> STATED GOAL: Can the data below be echoed back word for word?

* * * * * * *

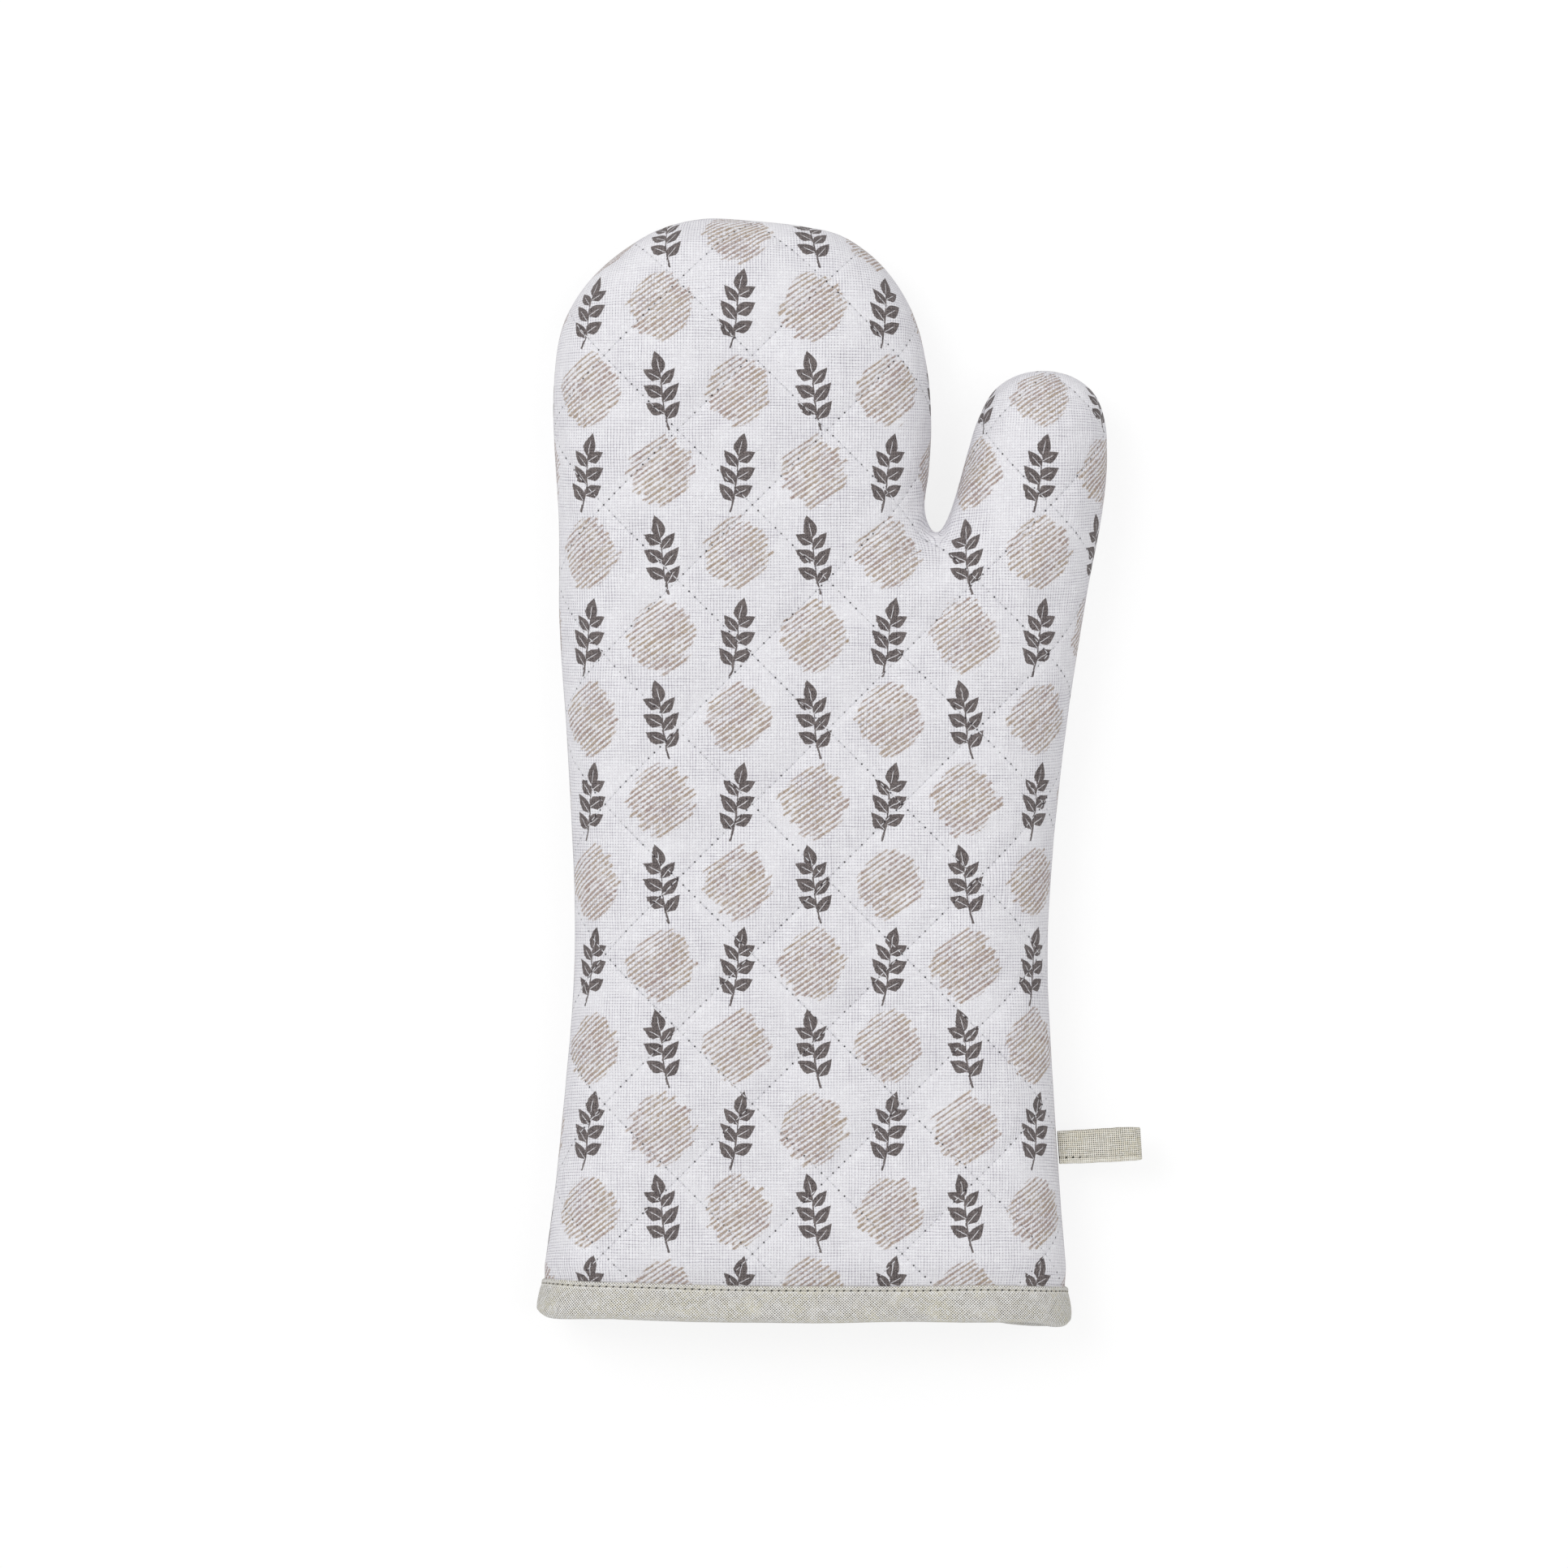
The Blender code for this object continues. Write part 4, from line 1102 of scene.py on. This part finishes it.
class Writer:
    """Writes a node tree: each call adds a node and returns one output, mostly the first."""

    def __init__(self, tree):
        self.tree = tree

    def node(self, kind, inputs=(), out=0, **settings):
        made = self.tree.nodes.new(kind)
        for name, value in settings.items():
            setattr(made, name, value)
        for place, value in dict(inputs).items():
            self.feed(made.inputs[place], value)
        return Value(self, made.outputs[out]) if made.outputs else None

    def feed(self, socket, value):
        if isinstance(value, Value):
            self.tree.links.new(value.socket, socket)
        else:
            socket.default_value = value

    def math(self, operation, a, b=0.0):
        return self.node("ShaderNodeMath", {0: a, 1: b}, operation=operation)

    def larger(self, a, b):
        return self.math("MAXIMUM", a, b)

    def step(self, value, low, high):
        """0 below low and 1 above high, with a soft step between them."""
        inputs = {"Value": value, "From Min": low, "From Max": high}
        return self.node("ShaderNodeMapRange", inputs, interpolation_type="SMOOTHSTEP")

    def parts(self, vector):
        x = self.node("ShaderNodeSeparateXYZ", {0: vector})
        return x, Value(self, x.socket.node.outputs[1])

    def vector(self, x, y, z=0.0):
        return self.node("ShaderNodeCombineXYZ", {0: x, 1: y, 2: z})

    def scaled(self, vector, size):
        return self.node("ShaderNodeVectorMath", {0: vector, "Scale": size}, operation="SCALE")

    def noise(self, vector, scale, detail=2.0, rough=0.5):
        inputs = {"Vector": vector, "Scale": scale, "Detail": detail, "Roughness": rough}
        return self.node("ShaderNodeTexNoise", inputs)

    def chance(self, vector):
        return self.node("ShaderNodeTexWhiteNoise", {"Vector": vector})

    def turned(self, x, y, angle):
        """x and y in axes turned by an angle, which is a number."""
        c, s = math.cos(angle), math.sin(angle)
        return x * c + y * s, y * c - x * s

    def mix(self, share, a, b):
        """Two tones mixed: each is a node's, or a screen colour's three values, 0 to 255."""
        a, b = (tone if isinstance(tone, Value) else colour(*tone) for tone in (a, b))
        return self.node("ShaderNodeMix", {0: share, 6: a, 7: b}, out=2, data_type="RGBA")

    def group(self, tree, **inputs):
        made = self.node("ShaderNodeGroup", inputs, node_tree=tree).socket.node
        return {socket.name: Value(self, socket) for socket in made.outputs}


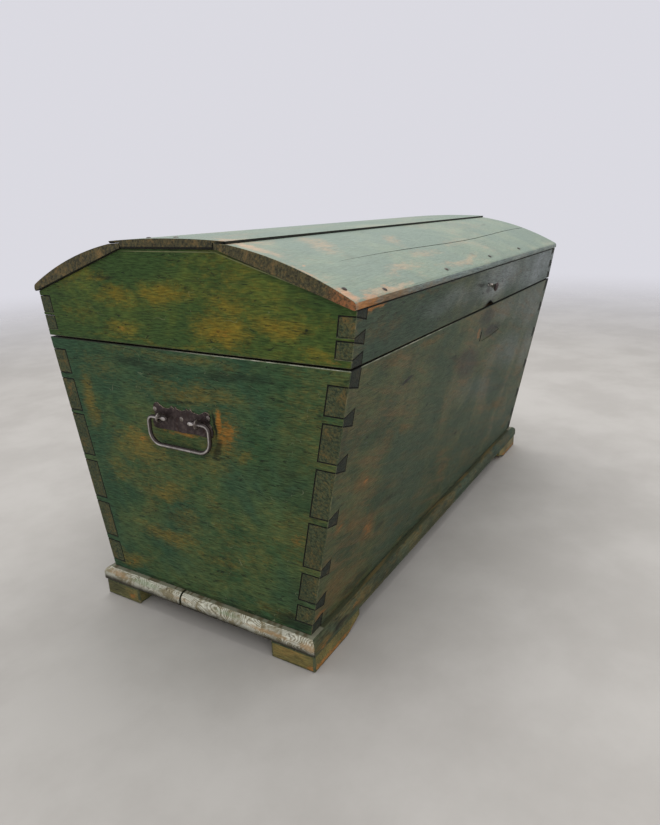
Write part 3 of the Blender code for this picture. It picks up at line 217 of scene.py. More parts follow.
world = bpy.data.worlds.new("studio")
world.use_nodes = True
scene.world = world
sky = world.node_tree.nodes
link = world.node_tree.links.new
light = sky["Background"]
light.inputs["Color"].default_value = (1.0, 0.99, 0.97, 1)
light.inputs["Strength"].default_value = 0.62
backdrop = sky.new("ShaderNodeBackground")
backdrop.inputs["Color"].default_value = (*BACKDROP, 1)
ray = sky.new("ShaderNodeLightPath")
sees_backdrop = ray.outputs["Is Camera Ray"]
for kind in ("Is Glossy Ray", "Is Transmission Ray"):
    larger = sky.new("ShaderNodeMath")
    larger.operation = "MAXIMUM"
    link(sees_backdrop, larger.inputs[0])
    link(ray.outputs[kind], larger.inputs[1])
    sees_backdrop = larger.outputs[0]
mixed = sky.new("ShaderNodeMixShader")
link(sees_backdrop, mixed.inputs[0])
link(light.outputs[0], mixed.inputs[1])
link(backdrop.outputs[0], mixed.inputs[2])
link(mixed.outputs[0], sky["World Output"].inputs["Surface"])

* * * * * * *

> RESULT OF THE EXERCISE:
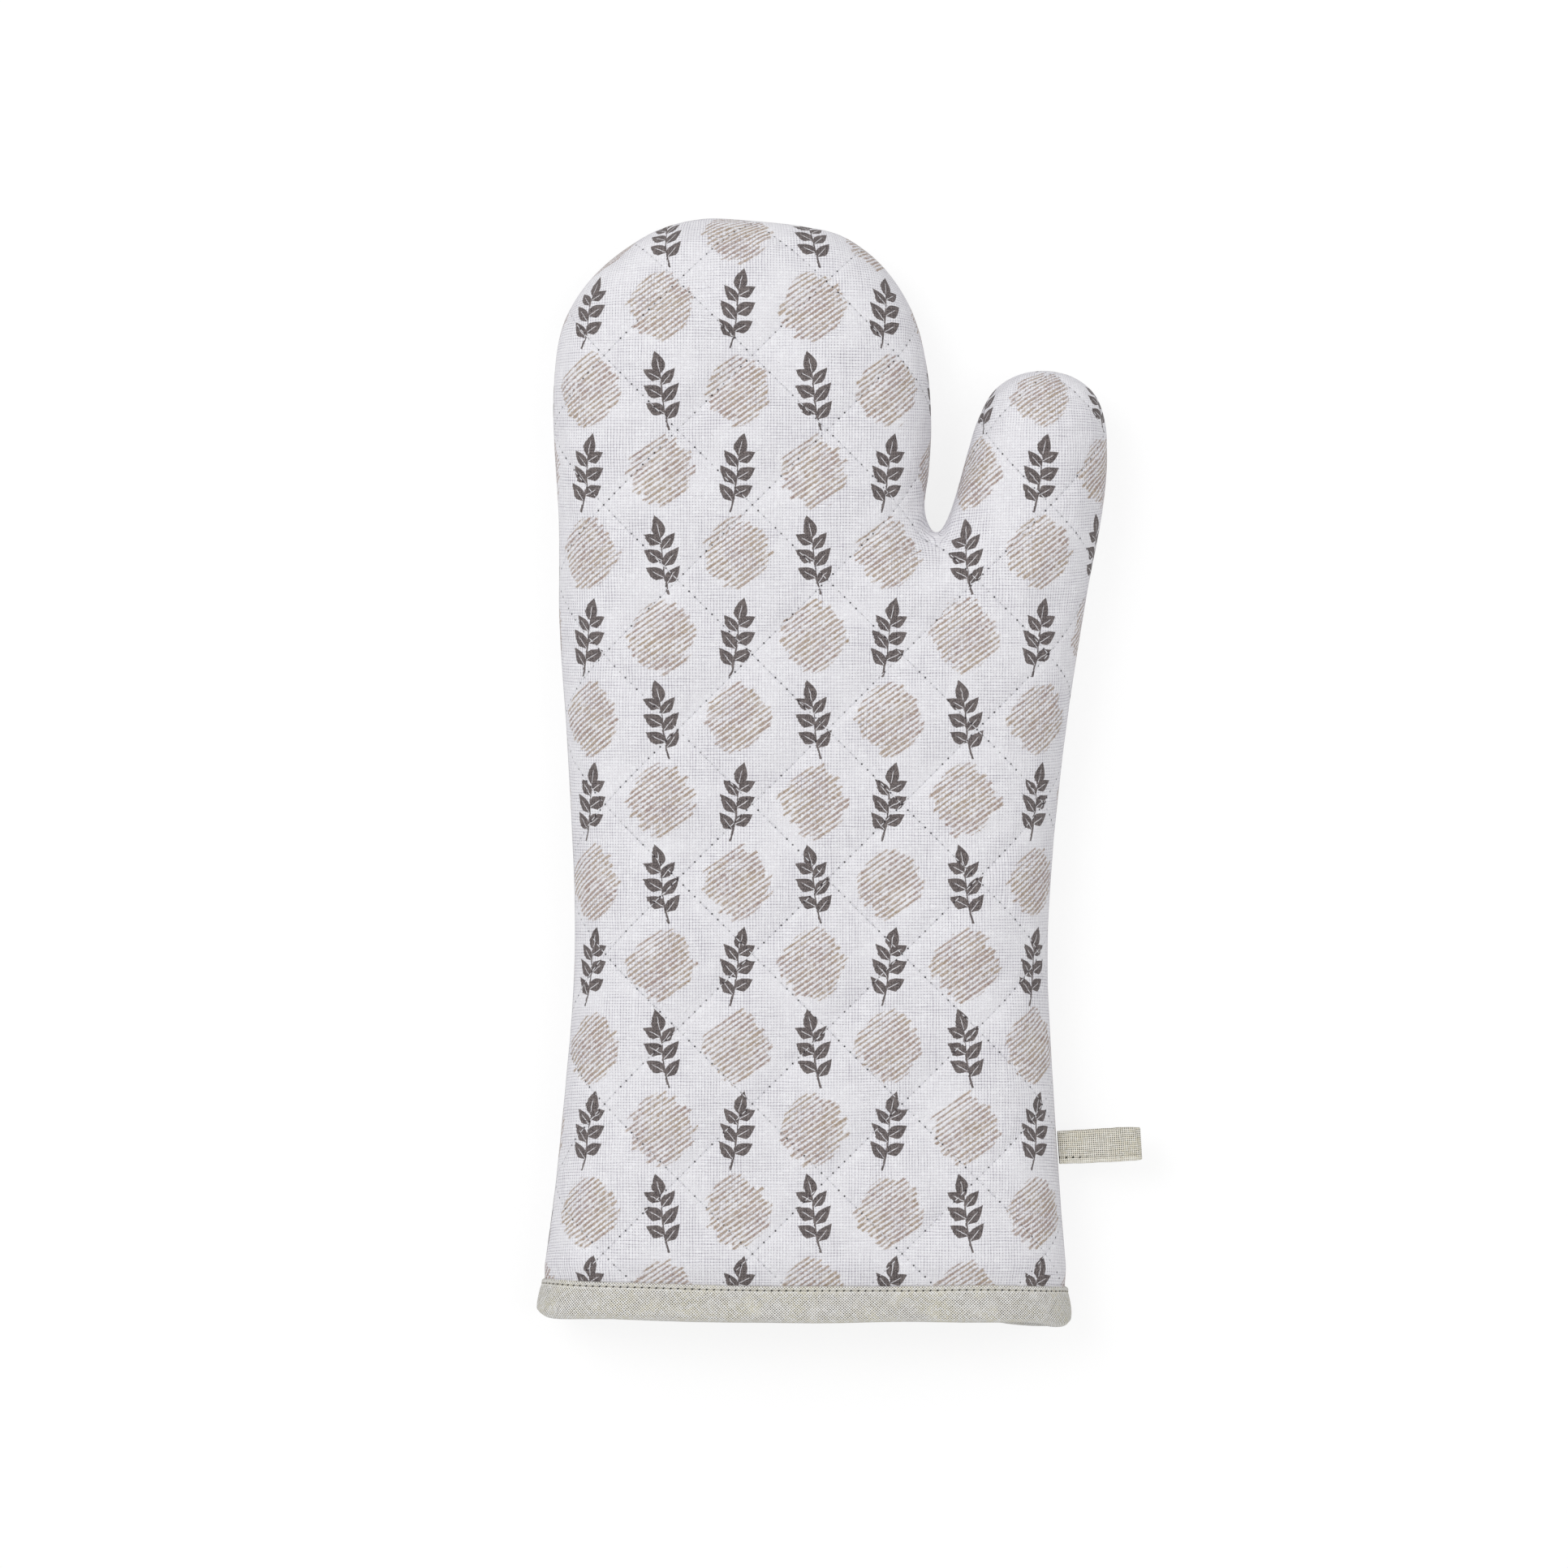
The Blender code for this object continues. Write part 4, from line 1102 of scene.py on. This part finishes it.
class Writer:
    """Writes a node tree: each call adds a node and returns one output, mostly the first."""

    def __init__(self, tree):
        self.tree = tree

    def node(self, kind, inputs=(), out=0, **settings):
        made = self.tree.nodes.new(kind)
        for name, value in settings.items():
            setattr(made, name, value)
        for place, value in dict(inputs).items():
            self.feed(made.inputs[place], value)
        return Value(self, made.outputs[out]) if made.outputs else None

    def feed(self, socket, value):
        if isinstance(value, Value):
            self.tree.links.new(value.socket, socket)
        else:
            socket.default_value = value

    def math(self, operation, a, b=0.0):
        return self.node("ShaderNodeMath", {0: a, 1: b}, operation=operation)

    def larger(self, a, b):
        return self.math("MAXIMUM", a, b)

    def step(self, value, low, high):
        """0 below low and 1 above high, with a soft step between them."""
        inputs = {"Value": value, "From Min": low, "From Max": high}
        return self.node("ShaderNodeMapRange", inputs, interpolation_type="SMOOTHSTEP")

    def parts(self, vector):
        x = self.node("ShaderNodeSeparateXYZ", {0: vector})
        return x, Value(self, x.socket.node.outputs[1])

    def vector(self, x, y, z=0.0):
        return self.node("ShaderNodeCombineXYZ", {0: x, 1: y, 2: z})

    def scaled(self, vector, size):
        return self.node("ShaderNodeVectorMath", {0: vector, "Scale": size}, operation="SCALE")

    def noise(self, vector, scale, detail=2.0, rough=0.5):
        inputs = {"Vector": vector, "Scale": scale, "Detail": detail, "Roughness": rough}
        return self.node("ShaderNodeTexNoise", inputs)

    def chance(self, vector):
        return self.node("ShaderNodeTexWhiteNoise", {"Vector": vector})

    def turned(self, x, y, angle):
        """x and y in axes turned by an angle, which is a number."""
        c, s = math.cos(angle), math.sin(angle)
        return x * c + y * s, y * c - x * s

    def mix(self, share, a, b):
        """Two tones mixed: each is a node's, or a screen colour's three values, 0 to 255."""
        a, b = (tone if isinstance(tone, Value) else colour(*tone) for tone in (a, b))
        return self.node("ShaderNodeMix", {0: share, 6: a, 7: b}, out=2, data_type="RGBA")

    def group(self, tree, **inputs):
        made = self.node("ShaderNodeGroup", inputs, node_tree=tree).socket.node
        return {socket.name: Value(self, socket) for socket in made.outputs}


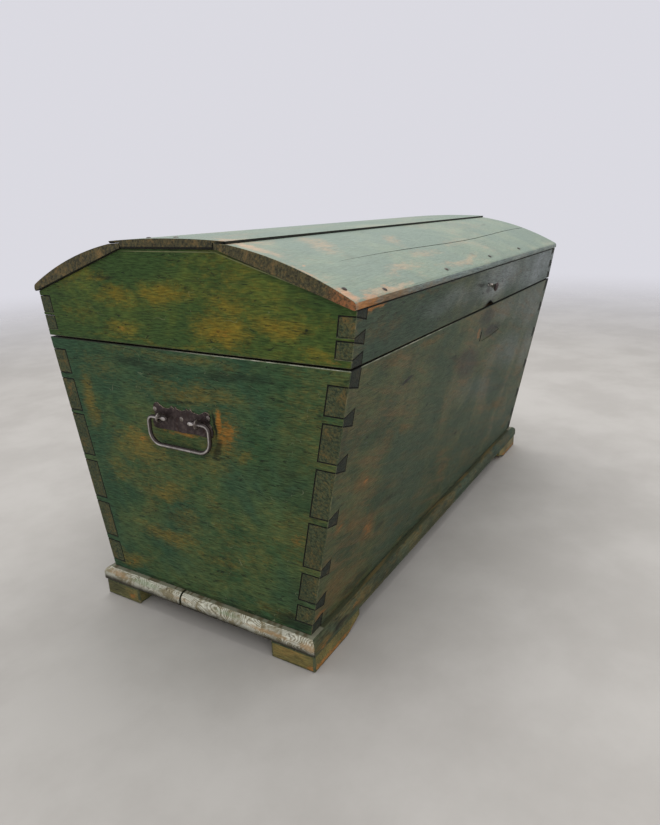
Write part 3 of the Blender code for this picture. It picks up at line 217 of scene.py. More parts follow.
world = bpy.data.worlds.new("studio")
world.use_nodes = True
scene.world = world
sky = world.node_tree.nodes
link = world.node_tree.links.new
light = sky["Background"]
light.inputs["Color"].default_value = (1.0, 0.99, 0.97, 1)
light.inputs["Strength"].default_value = 0.62
backdrop = sky.new("ShaderNodeBackground")
backdrop.inputs["Color"].default_value = (*BACKDROP, 1)
ray = sky.new("ShaderNodeLightPath")
sees_backdrop = ray.outputs["Is Camera Ray"]
for kind in ("Is Glossy Ray", "Is Transmission Ray"):
    larger = sky.new("ShaderNodeMath")
    larger.operation = "MAXIMUM"
    link(sees_backdrop, larger.inputs[0])
    link(ray.outputs[kind], larger.inputs[1])
    sees_backdrop = larger.outputs[0]
mixed = sky.new("ShaderNodeMixShader")
link(sees_backdrop, mixed.inputs[0])
link(light.outputs[0], mixed.inputs[1])
link(backdrop.outputs[0], mixed.inputs[2])
link(mixed.outputs[0], sky["World Output"].inputs["Surface"])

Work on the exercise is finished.